We don’t leave it up to email. We call. We text. We send updated PDFs. We stand on the dock or in the yard when needed. That’s how we keep shipments moving when other teams get stuck waiting.

Oversize loads rely on constant communication. Without it, you start missing steps and spending money on delays that could have been prevented. Keep everyone informed, confirm every window, and follow up when anything changes. That level of coordination protects the schedule and keeps the project team in control.

Conclusion on Oversized Freight Shipping

Large cargo wrapped in black plastic and secured with a net sits on a pallet trailer on an airport tarmac, ready for air transport. This oversized freight shipping operation highlights the challenges of handling oversize loads under strict weight limits.

Oversize loads require planning, coordination, and follow-through at every step. It starts with verified dimensions and weight. From there, permits must be secured for each leg of the route. The right trailer or rigging setup has to be selected, and every transfer between truck, barge, and crane needs to be timed out with no gaps.

These shipments involve a lot of hands. The only way to keep things moving is with clear communication and field-ready plans. Whether you’re loading at a fabrication yard or offloading at a tight job site, the people on the ground need to know what’s coming and when.

SEA.O.G manages those details, specializing in the water leg. We coordinate marine equipment, barge load-outs, tide timing, and berth access, so your load doesn’t sit tied up waiting. Our team walks the site, checks the numbers, and keeps all parties working from the same schedule.

Oversize freight always carries risk. Managing that risk takes more than equipment and permits. It takes logistics partners who know what to look for and how to keep the operation moving. That’s what SEA.O.G brings to every job.

Key Takeaways

  • Oversize loads exceed standard legal limits in width length height or weight.
  • Exact dimensions matter more than estimates.
  • You need special permits when you exceed standard legal limits or weight.
  • Accurate load intelligence guides equipment selection.
  • Route engineering covers clearances soft shoulders curves and tidal limits.
  • Marine legs need alignment across barge, crane and port timing.
  • Real time communication keeps everyone on the same page.
  • Partnering with experienced teams cuts delays handshake issues and cost overruns.
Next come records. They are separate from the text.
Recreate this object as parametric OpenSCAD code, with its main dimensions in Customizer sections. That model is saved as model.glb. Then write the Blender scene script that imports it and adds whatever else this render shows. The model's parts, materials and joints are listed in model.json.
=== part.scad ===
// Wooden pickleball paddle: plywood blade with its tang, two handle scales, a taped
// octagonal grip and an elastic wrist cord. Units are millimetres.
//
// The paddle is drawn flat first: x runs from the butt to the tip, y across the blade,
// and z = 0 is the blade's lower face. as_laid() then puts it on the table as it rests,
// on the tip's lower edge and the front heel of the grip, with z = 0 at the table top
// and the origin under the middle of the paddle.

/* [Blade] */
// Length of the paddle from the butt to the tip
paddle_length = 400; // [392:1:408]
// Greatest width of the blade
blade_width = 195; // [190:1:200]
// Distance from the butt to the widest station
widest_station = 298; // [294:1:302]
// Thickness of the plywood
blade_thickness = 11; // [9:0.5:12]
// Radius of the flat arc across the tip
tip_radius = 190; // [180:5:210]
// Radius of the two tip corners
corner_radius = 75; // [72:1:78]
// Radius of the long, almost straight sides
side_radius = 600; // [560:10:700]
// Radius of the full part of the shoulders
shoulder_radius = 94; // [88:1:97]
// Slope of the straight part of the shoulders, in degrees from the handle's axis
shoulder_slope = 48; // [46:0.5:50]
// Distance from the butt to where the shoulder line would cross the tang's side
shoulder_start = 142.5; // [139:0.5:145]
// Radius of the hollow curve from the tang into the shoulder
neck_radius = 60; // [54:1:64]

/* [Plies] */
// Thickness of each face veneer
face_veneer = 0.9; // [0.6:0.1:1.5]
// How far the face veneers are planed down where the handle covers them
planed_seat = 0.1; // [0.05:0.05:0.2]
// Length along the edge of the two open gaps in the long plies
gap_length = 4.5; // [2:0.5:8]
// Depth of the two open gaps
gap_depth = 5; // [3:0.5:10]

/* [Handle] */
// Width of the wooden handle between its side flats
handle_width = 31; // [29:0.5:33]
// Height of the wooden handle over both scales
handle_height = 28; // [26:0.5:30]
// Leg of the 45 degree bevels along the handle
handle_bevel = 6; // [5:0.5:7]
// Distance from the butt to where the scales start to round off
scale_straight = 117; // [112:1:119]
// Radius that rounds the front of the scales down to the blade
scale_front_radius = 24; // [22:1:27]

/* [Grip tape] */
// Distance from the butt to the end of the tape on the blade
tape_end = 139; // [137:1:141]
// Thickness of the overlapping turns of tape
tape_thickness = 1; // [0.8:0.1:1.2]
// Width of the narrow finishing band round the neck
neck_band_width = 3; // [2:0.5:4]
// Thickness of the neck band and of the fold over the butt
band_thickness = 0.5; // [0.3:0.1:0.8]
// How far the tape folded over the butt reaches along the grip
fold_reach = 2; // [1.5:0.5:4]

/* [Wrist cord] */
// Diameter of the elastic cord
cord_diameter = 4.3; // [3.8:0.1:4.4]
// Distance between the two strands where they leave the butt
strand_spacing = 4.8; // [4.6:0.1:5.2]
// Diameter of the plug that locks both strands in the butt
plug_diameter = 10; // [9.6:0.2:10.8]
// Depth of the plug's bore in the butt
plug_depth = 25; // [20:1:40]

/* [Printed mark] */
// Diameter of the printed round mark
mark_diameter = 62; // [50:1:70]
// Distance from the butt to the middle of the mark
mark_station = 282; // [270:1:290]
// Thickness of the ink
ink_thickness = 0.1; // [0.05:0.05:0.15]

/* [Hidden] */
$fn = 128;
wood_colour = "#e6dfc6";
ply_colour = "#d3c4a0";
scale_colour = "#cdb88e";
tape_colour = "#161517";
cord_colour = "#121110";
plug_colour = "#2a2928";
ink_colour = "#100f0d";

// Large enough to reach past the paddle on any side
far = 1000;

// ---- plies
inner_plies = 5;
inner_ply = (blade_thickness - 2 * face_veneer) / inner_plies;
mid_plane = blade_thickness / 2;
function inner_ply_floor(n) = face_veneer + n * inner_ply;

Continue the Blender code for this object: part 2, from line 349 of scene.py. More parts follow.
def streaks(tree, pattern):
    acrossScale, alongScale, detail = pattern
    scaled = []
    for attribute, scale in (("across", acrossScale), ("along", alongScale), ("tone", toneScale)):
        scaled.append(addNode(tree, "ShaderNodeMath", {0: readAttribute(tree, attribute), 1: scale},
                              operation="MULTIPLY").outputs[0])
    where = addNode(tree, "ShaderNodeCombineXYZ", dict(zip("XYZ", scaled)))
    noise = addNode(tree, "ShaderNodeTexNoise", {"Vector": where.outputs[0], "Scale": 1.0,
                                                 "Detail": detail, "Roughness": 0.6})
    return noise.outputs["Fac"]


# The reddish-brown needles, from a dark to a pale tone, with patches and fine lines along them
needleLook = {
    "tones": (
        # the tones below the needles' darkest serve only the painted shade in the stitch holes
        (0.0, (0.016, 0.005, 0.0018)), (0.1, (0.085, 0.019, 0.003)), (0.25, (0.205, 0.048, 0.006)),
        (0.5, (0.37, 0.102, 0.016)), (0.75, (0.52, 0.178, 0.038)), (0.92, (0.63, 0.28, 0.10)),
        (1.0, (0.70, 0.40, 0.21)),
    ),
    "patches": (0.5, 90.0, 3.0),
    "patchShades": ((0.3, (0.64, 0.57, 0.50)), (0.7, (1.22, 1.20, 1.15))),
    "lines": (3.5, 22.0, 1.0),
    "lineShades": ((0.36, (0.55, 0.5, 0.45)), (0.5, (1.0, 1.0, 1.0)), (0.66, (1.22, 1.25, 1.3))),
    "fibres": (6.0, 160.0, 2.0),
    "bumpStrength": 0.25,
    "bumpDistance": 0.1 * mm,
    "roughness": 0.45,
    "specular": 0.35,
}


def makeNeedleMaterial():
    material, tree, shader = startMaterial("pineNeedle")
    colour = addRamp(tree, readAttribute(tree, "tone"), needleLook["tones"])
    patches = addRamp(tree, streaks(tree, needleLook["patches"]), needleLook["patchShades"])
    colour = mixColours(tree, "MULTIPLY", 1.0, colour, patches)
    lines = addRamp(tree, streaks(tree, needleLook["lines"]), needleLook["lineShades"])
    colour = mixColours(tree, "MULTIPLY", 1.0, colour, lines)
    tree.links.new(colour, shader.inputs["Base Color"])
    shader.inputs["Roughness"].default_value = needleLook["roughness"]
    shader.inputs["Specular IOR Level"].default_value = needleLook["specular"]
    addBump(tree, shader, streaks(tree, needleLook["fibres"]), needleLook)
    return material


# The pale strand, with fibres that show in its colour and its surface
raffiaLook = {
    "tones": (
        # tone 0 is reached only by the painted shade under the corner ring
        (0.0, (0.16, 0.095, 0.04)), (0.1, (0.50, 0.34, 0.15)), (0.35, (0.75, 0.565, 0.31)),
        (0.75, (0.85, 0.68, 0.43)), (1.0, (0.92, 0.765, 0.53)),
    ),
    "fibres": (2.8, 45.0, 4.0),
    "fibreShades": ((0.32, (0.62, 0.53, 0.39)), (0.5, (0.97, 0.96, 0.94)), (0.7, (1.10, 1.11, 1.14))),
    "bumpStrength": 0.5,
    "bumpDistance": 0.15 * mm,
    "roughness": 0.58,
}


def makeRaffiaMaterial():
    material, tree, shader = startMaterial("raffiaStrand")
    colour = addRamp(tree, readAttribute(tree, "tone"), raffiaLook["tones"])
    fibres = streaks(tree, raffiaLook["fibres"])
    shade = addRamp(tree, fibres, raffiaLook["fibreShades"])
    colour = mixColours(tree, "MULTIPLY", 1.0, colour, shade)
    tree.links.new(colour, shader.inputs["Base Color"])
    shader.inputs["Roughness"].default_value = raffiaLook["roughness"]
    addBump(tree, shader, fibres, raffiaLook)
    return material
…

Frequently Asked Questions

What is considered oversize freight?

Oversize freight is any load that exceeds standard legal limits in width, height, length, or weight. In most states, anything over 8.5 feet wide, 13.5 to 14 feet tall, or 80,000 pounds gross weight is considered oversize. Loads that exceed these thresholds require specialized equipment such as dual-lane trailers, SPMTs, or step decks to move safely and legally.

Who is responsible for securing the right permits?

The carrier or logistics provider is usually in charge of handling the required permits, but project teams should always verify that everything is in place. Each permit must match the exact load dimensions, weight, route, and timing. If any of that changes, you may need to refile all the paperwork to stay compliant across jurisdictions.

How long does it take to plan and execute an oversized shipment?

Planning an oversize shipment can take anywhere from a few days to several weeks. Timelines depend on the cargo, routing, jurisdictions involved, and how quickly required permits are processed. Extra time may also be needed for route surveys, marine coordination, and accounting for weather or other hazards that can delay transport.